Moreover, if we keep increasing the number of padded Os, we can make the MSE arbitrary close to 0 (perfect model).

These undesired behaviours could be addressed by introducing a special token PAD which has no intrinsic value.

A classical way to solve this problem is to use attention learning as we have in Natural Language Processing tasks such as the BERT Transformer model.

The idea is to define, for each data point, a mask containing 0 and 1 entries that specifies which part of the data point shall be considered valid by the Neural Network layers. This mask is therefore passed along each layer, until the final loss function which is only be evaluated for the valid (non-padded) entries.

Keras offers two build-in constructs for mask-generating layers: Embedding and Masking.

Using them would increase the quality of the embedding. However due to time constrains, we did not consider it in this study.

Circular Convolutions

In the above sections, we defined a fairly complex convolutional architecture for the autoencoder. In the scheme, we use standard zero-padded convolutions. However, due to the cyclic nature of the arbitrages, a possible improvement would be use circular convolutions instead. However, since no default implementation in keras was available, a custom layer needs to defined.

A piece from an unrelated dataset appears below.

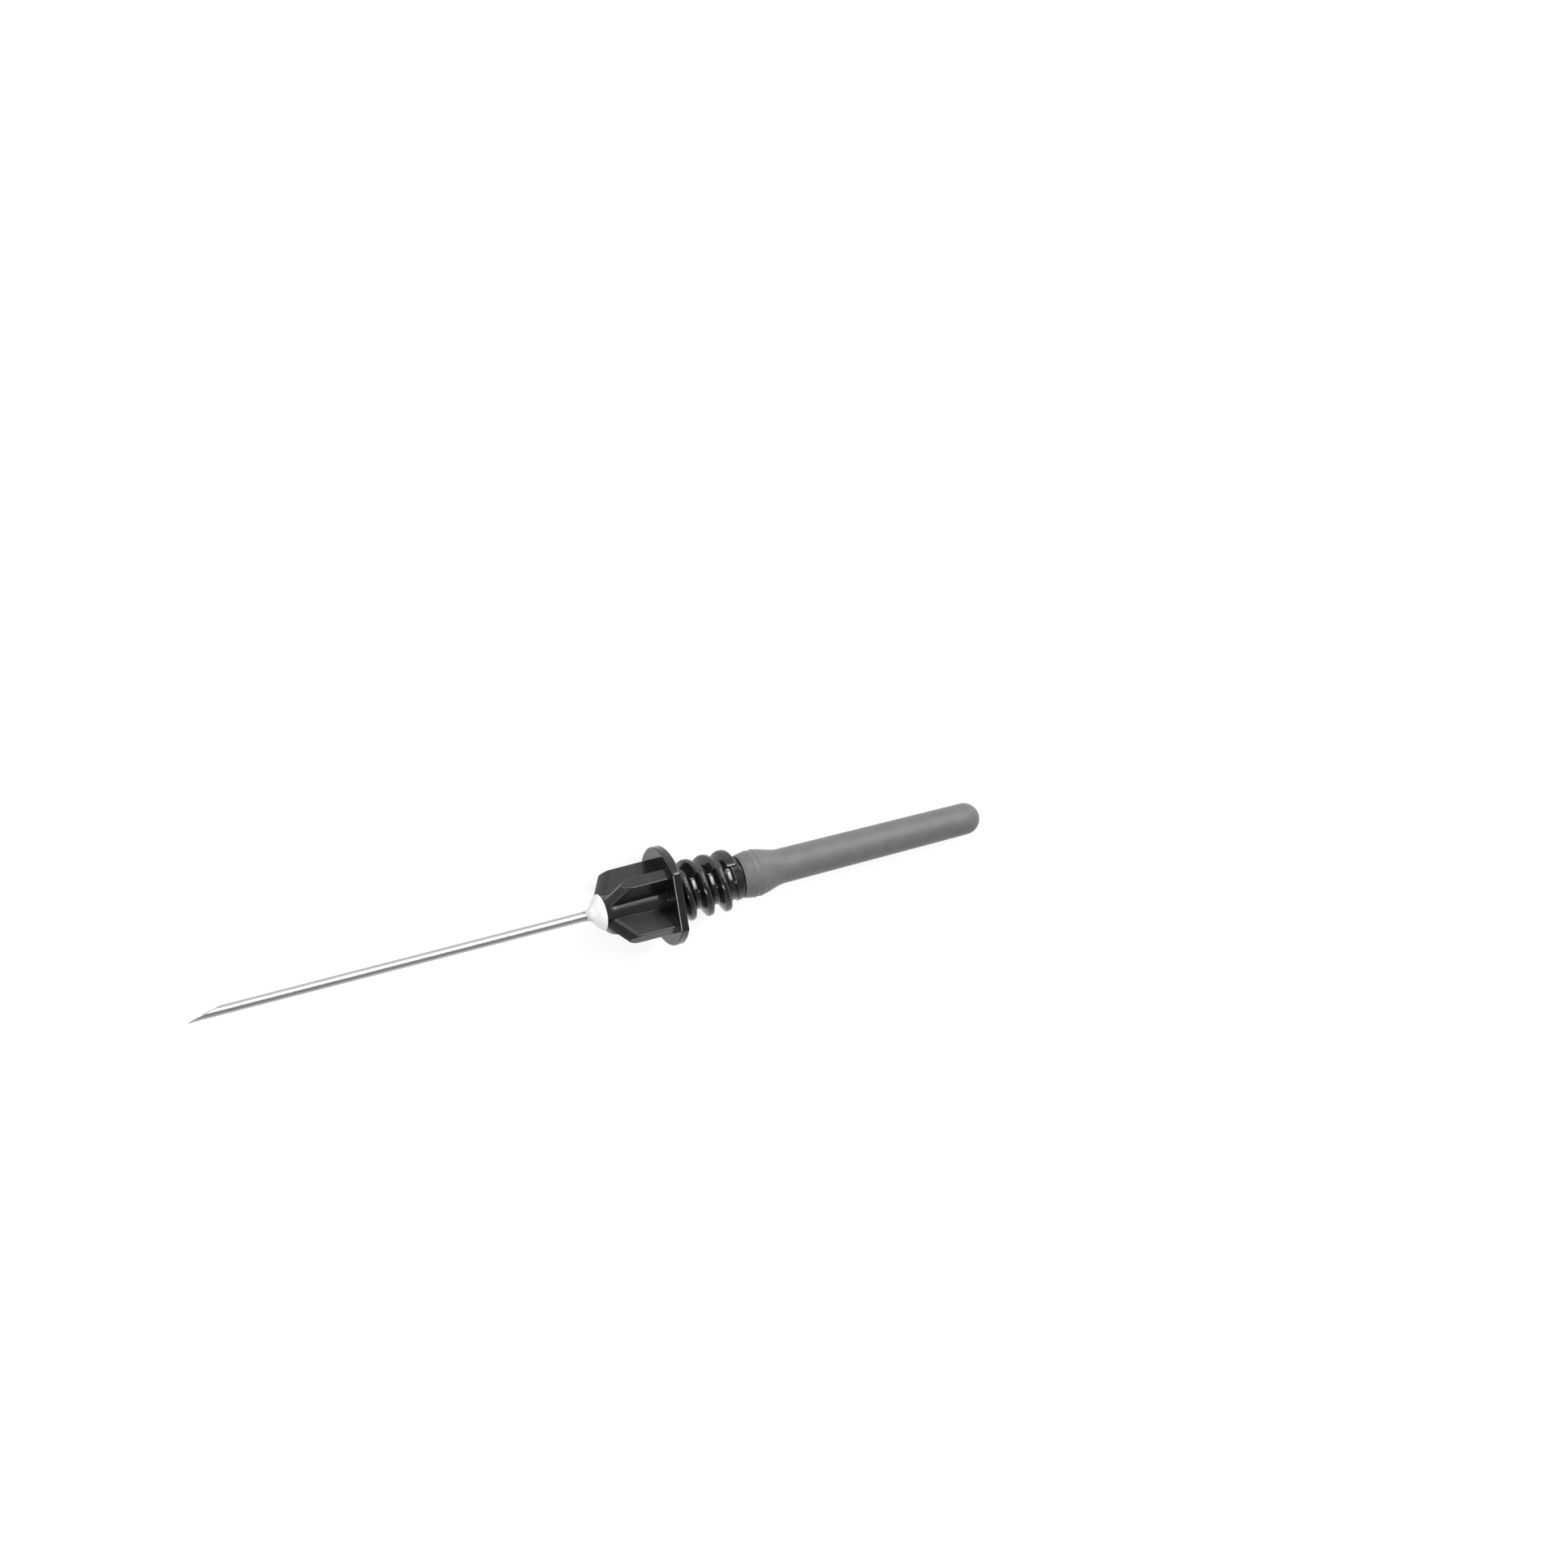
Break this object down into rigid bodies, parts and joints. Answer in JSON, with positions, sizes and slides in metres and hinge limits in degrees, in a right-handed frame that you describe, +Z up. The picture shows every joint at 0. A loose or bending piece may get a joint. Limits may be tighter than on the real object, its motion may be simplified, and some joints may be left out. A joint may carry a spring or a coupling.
{
  "type": "blood collection needle",
  "caption": "Double-ended needle with a bevelled steel cannula, a threaded black hub with pointed fins and a flange, and a rubber sleeve over the rear point that folds back when pushed.",
  "frame": {"origin": "on the ground, below the middle of the needle's length and width", "axes": "+X towards the sleeved rear end, along the ground; +Z up; +Y to the side, so that the vein end points along -X"},
  "size_m": [0.0628, 0.0074, 0.0062],
  "materials": {
    "steel": "drawn and polished stainless steel tube",
    "black_plastic": "glossy injection-moulded black plastic",
    "white_adhesive": "smooth cured opaque white adhesive",
    "grey_rubber": "matt grey rubber with a powdery skin"
  },
  "bodies": {
    "needle": {"cannula": "steel", "hub": "black_plastic", "adhesive": "white_adhesive"},
    "sleeve": {"rubber_sleeve": "grey_rubber"}
  },
  "joints": [
    {"name": "sleeve_retraction", "type": "slide", "parent": "needle", "child": "sleeve", "axis": [-0.997, 0, 0.0775], "range_m": [0, 0.009], "stiffness_N_per_m": 400, "deforming": ["rubber_sleeve"]}
  ]
}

Since this process is time consuming and error-prone, we decided to stick with keras basic implementation but circular convolution is definitely a step that is worth exploring.

In depth comparision

The performance of the encoder could be compared with more complex embedding techniques than PCA such as Fourier/Wavelet transform or Signature transform.

Clustering improvement

If we increase the quality of the embedding, the clustering quality should increase as well. However, we can further back test the clustering algorithm by comparing KMeans with BDscan for instance.